Un jour, Tae-Ju sauve la vie à son patron, menacé par Cho Pil (Song Gang-Ho) et se retrouve propulsé numéro 2 de l’organisation. Malchanceux de nature, Tae-Ju ne tardera pas à redevenir numéro 3. Forcé de déménager après une agression parmi tant d’autres, il atterrit dans la même résidence que Dong-Pal, un flic grossier surnommé "le tueur de gangs", avec lequel il développe une relation ami/ennemi très particulière, qui va changer le cours de sa carrière. Pendant ce temps-là, Cho Pil essaye de créer son propre gang, avec l’aide de trois subnormaux qu’il initie à des théories agressives et anachroniques, dans le but de faire tomber le gang de Tae-Ju ; et Hyeon-Ji se découvre un talent pour la poésie aux côtés de Rimbaud, poète désabusé et peureux...
Dés le début du film, on comprend bien que le titre d’éternel troisième ne s’appliquera pas qu’au personnage de Han Seok-Gyu : un peu à la manière d’un Guy Ritchie mais en moins stylisé, Song Neung-Han nous présente rapidement une galerie de personnage qui vont, tout au long du film, se débattre pour tenter d’entrer dans le 21ème siècle la tête haute. No.3 est segmenté en trois parties, intitulées respectivement Swan (cygne), Kids et Chaos, qui possèdent chacune une narration propre. Swan se concentre sur les rêves de Tae-Jun, et sur son ascension aussi accidentelle que temporaire. Le titre de ce premier segment, tout d’abord mystérieux, est justifié par une métaphore utilisée par Tae Jun pour justifier son calme apparent, plus proche de la résignation que d’une quelconque force de caractère : à la surface de l’eau, un cygne semble glisser gracieusement, alors que, sous l’eau, il agite maladroitement les pattes pour tenter de se maintenir à flot. Ce cygne trouve écho en chaque personnage du film, et notamment de façon explicite en celui de Cho Pil, développé dans le second segment, Kids. Cho Pil est un gangster puéril et ultra-violent qui bégaye quand il s’énerve, et qui vit suivant des codes d’honneur et de survie qui n’ont plus aucun sens dans le monde moderne du crime organisé. Mais le Chaos de la troisième partie, qui va réunir tous les personnages du film, va lui donner la chance de réaliser une partie de son rêve, indirectement, alors que tant d’autres s’écrouleront, par choix ou par opportunité.

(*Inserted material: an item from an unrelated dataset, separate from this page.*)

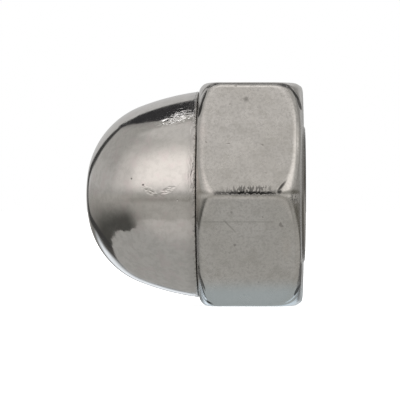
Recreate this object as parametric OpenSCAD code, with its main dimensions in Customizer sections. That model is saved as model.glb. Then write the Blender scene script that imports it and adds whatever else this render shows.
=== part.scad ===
// Domed cap nut, two-piece pattern.
//
// A cold-forged hexagon nut is threaded right through, and a deep-drawn
// steel cap is projection-welded over its far end. Both are nickel plated
// together. The nut lies on one of its flats, with its thread along X:
// the mouth of the thread opens towards +X and the dome points to -X.
// The origin is the centre of the bearing face, on the thread's axis.

/* [Thread] */
// Nominal diameter of the thread
thread_d = 10; // [8:0.5:12]
// Pitch of the thread
thread_pitch = 1.5; // [0.75:0.25:1.75]
// How much wider each mouth is than the thread
countersink_over = 0.1; // [0.1:0.1:1.2]
// Included angle of the countersinks
countersink_angle = 120; // [90:5:140]
// Width of the lip that the tap raises round the bearing side's mouth
lip_w = 0.35; // [0.1:0.05:0.6]
// Height of that lip over the bearing face
lip_h = 0.15; // [0.05:0.05:0.3]

/* [Hexagon nut] */
// Width across the flats
flats_w = 17; // [16.5:0.5:20]
// Height of the nut, from the bearing face to the cap's rim
nut_h = 7.9; // [5:0.1:14]
// Radius on the six upright corners
corner_r = 0.8; // [0.1:0.05:1.2]
// Diameter of the flat part of the bearing face
bearing_face_d = 15.7; // [13:0.1:16.2]
// Radius that turns the bearing face into its chamfer
bearing_edge_r = 0.4; // [0.2:0.1:1.5]
// Slope of the bearing side's chamfer, from the plane of the face
bearing_chamfer_angle = 31; // [15:1:40]
// Slope of the cap side's chamfer, from the plane of the face
cap_side_chamfer_angle = 31; // [12:1:40]
// Width of bare face between the cap's rim and that chamfer
cap_side_ledge = 0.2; // [0.05:0.05:0.4]

/* [Weld collar] */
// Height of the raised ring that the cap is welded to
collar_h = 0.1; // [0.05:0.05:0.6]
// How far the cap's rim stands out past the ring
rim_overhang = 0.3; // [0.1:0.05:0.6]

/* [Cap] */
// Outer diameter of the cap at its rim
cap_d = 15.8; // [14.5:0.1:16]
// Height of the cap, from its rim to the top of the dome
cap_h = 8.7; // [7.5:0.1:9.5]
// Thickness of the drawn sheet
cap_wall = 1; // [0.5:0.1:1.4]
// Lean of the cap's side at the rim, from the thread's axis
rim_lean = 7.3; // [3:0.1:10]
// Radius of the cap's long side curve
flank_r = 19.2; // [15:0.1:25]
// Radius between the side curve and the crown
shoulder_r = 6.4; // [5:0.1:7]
// Radius of the shallow crown
crown_r = 11.1; // [9:0.1:16]
// Radius on the rim's outer edge
rim_edge_r = 0.1; // [0.05:0.05:0.3]

/* [Hidden] */

nickel = [0.69, 0.67, 0.64];
nickel_cap = [0.73, 0.71, 0.68];
curve_fn = 128;
// Reach of the cutting shapes past the solids that they trim
past = 1;
// A blending arc stands this much proud of the lines that it joins, so that
// they cross instead of only touching
arc_lap = 0.0001;

flats_r = flats_w / 2;
corner_reach = flats_r / cos(30);
body_h = nut_h - collar_h;
collar_r = cap_d / 2 - rim_overhang;
cap_side_face_r = cap_d / 2 + cap_side_ledge;

// The internal thread's crests stand 5/8 of the sharp thread's height in
// from the nominal diameter on each side
thread_sharp_h = thread_pitch * cos(30);
bore_r = thread_d / 2 - 5 / 8 * thread_sharp_h;
mouth_r = (thread_d + countersink_over) / 2;
countersink_h = (mouth_r - bore_r) / tan(countersink_angle / 2);

// Centres of the dome's three arcs, in the plane [radius, height over the
// rim]. The shoulder arc is tangent inside both of the others.
flank_c = [cap_d / 2 - flank_r * cos(rim_lean), -flank_r * sin(rim_lean)];
crown_c = [0, cap_h - crown_r];
shoulder_c = circles_meet(flank_c, flank_r - shoulder_r, crown_c, crown_r - shoulder_r);
flank_meets = heading(flank_c, shoulder_c);
crown_meets = heading(crown_c, shoulder_c);
// Centre of the rim's edge radius, tangent to the rim and inside the side
rim_edge_c = [
    flank_c.x + sqrt(pow(flank_r - rim_edge_r, 2) - pow(rim_edge_r - flank_c.y, 2)),
    rim_edge_r
];

// Direction from one point to another, in degrees
function heading(from, to) = atan2(to.y - from.y, to.x - from.x);

// Point on a ray
function along(from, angle, reach) = from + reach * [cos(angle), sin(angle)];

// The meeting point of two circles that lies to the left of the line from
// the first circle's centre to the second's
function circles_meet(c1, r1, c2, r2) =
    let (
        gap = norm(c2 - c1),
        foot = (gap * gap + r1 * r1 - r2 * r2) / (2 * gap),
        rise = sqrt(r1 * r1 - foot * foot),
        way = (c2 - c1) / gap
    )
    c1 + foot * way + rise * [-way.y, way.x];

// Turns a solid that stands on its bearing face onto its side
module lie_down() {
    rotate([0, -90, 0])
        children();
}

// Hexagon with a radius on each corner: two of its flats face along X
module rounded_hexagon() {
    centre_r = (flats_r - corner_r) / cos(30);
    half_edge = (flats_r - corner_r) * tan(30);
    polygon([
        for (side = [0:5], end = [-1, 1])
            let (turn = 60 * side)
            flats_r * [cos(turn), sin(turn)]
                + end * half_edge * [-sin(turn), cos(turn)]
    ]);
    for (corner = [0:5])
        translate(along([0, 0], 30 + 60 * corner, centre_r))
            circle(r = corner_r + arc_lap, $fn = curve_fn);
}

// Turned outline of the nut, as half a section: the lip round the thread's
// mouth, the bearing face with its edge radius, the chamfer at each end, and
// the weld collar on top
module turned_outline() {
    reach = corner_reach + past;
    edge_c = [bearing_face_d / 2, bearing_edge_r];
    edge_end = along(edge_c, bearing_chamfer_angle - 90, bearing_edge_r);
    edge_arc_c = edge_c + [arc_lap, 0];
    chamfer_rise = (reach - edge_end.x) * tan(bearing_chamfer_angle);
    cap_side_drop = (reach - cap_side_face_r) * tan(cap_side_chamfer_angle);
    polygon([
        [0, -lip_h],
        [mouth_r, -lip_h],
        [mouth_r + lip_w, 0],
        [edge_arc_c.x, 0],
        edge_end,
        [reach, edge_end.y + chamfer_rise],
        [reach, body_h - cap_side_drop],
        [cap_side_face_r, body_h],
        [collar_r, body_h],
        [collar_r, nut_h],
        [0, nut_h]
    ]);
    translate(edge_arc_c)
        circle(r = bearing_edge_r, $fn = curve_fn);
}

// Everything that the drill and the countersinks take out
module threaded_way() {
    translate([0, 0, -lip_h - past])
        cylinder(r = bore_r, h = lip_h + nut_h + 2 * past, $fn = curve_fn);
    rotate_extrude($fn = curve_fn)
        polygon([
            [0, -lip_h - past],
            [mouth_r, -lip_h - past],
            [mouth_r, -lip_h],
            [bore_r, countersink_h - lip_h],
            [bore_r, nut_h - countersink_h],
            [mouth_r, nut_h],
            [mouth_r, nut_h + past],
            [0, nut_h + past]
        ]);
}

module hex_nut() {
    color(nickel)
        lie_down()
            difference() {
                intersection() {
                    translate([0, 0, -lip_h])
                        linear_extrude(height = lip_h + nut_h)
                            rounded_hexagon();
                    rotate_extrude($fn = curve_fn)
                        turned_outline();
                }
                threaded_way();
            }
}

// Half section of the dome, with all three arcs drawn in by inset: the side
// and crown arcs with their corner cut off, and the shoulder's disc over it
module dome_section(inset, foot) {
    reach = cap_d + cap_h;
    blend_r = shoulder_r - inset;
    flank_end = along(shoulder_c, flank_meets, blend_r);
    crown_end = along(shoulder_c, crown_meets, blend_r);
    intersection() {
        translate(flank_c)
            circle(r = flank_r - inset, $fn = curve_fn);
        translate(crown_c)
            circle(r = crown_r - inset, $fn = curve_fn);
        polygon([
            [0, -foot],
            [reach, -foot],
            [reach, flank_end.y],
            flank_end,
            crown_end,
            [crown_end.x, reach],
            [0, reach]
        ]);
    }
    intersection() {
        translate(shoulder_c)
            circle(r = blend_r + arc_lap, $fn = curve_fn);
        translate([0, shoulder_c.y])
            square(reach);
    }
}

// What the rounded edge of the rim leaves out of the dome's section
module rim_edge_waste() {
    arc_c = rim_edge_c + [arc_lap, 0];
    difference() {
        polygon([
            arc_c,
            [arc_c.x, -past],
            arc_c + [past, -past],
            along(arc_c, heading(flank_c, rim_edge_c), past)
        ]);
        translate(arc_c)
            circle(r = rim_edge_r, $fn = curve_fn);
    }
}

module dome_cap() {
    color(nickel_cap)
        lie_down()
            translate([0, 0, nut_h])
                rotate_extrude($fn = curve_fn)
                    difference() {
                        dome_section(inset = 0, foot = 0);
                        dome_section(inset = cap_wall, foot = past);
                        rim_edge_waste();
                    }
}

hex_nut();
dome_cap();
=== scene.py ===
import math

import bpy
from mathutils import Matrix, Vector, noise


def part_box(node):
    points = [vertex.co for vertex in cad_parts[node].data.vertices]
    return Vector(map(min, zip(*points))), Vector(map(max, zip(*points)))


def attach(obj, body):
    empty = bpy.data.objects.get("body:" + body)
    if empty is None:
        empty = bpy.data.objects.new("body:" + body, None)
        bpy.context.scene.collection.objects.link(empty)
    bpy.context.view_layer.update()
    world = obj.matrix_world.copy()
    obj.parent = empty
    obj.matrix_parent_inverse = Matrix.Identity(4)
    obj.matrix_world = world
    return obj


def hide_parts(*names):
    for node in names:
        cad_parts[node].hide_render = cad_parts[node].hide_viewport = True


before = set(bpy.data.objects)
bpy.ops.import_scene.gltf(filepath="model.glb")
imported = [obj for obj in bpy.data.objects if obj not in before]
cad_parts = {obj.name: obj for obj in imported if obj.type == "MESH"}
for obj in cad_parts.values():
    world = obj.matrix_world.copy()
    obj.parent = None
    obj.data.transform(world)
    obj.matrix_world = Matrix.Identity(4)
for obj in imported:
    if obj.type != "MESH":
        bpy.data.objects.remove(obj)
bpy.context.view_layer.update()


# ---------------------------------------------------------------------------
# The cap
# Drawn in a press from 1 mm steel sheet: a shallow crown, a tighter shoulder
# and a long side that leans in a little. It is trimmed square at the rim,
# welded over the nut's far end, and plated bright with it.
# ---------------------------------------------------------------------------
MM = 0.001
MICRON = 1e-6
cap_low, cap_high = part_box("dome_cap")
cap_rim_x = cap_high.x - 0.06 * MM
cap_rim_r = cap_high.z
cap_height = cap_rim_x - cap_low.x
cap_wall = 1.0 * MM
cap_side_curve = 19.2 * MM
cap_shoulder_curve = 6.4 * MM
cap_crown_curve = 11.1 * MM
cap_rim_lean = math.radians(7.3)
cap_rim_edge = 0.09 * MM
cap_turns = 400
outer_spacing = 0.11 * MM
inner_spacing = 0.25 * MM
edge_spacing = 0.03 * MM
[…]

No.3 est un film atypique qui traite le monde des gangsters comme celui d’une petite entreprise à l’aube d’une mondialisation inévitable, incapable de s’organiser face aux progrès, affaibli par des principes quasi-artisanaux. Song Neung-Han y dresse le portrait d’autant de losers, au milieu duquel seul l’épouvantable Dong-Pal (Choi Min-Sik) surnage grâce à une certaine acceptation satisfaite.
Nostalgique et attachant dans l’affection qu’il porte à chacun de ses personnages, No.3 parvient à traduire les peurs de la Corée face à son industrialisation effrénée (comme le fera Green Fish plus tard la même année, toujours avec Han Seok-Gyu), mais aussi face à son importance nouvelle sur la scène internationale, au travers d’un échantillon étonnamment représentatif. Et ce de façon aussi intelligente que drôle, émouvante et surprenante - comme beaucoup de films coréens, finalement !
No.3 est disponible en DVD coréen chez l’éditeur Spectrum. Copie anamorphique très belle accompagné d’un 5.1 efficace, des sous-titres anglais un peu hésitants et pas mal de suppléments.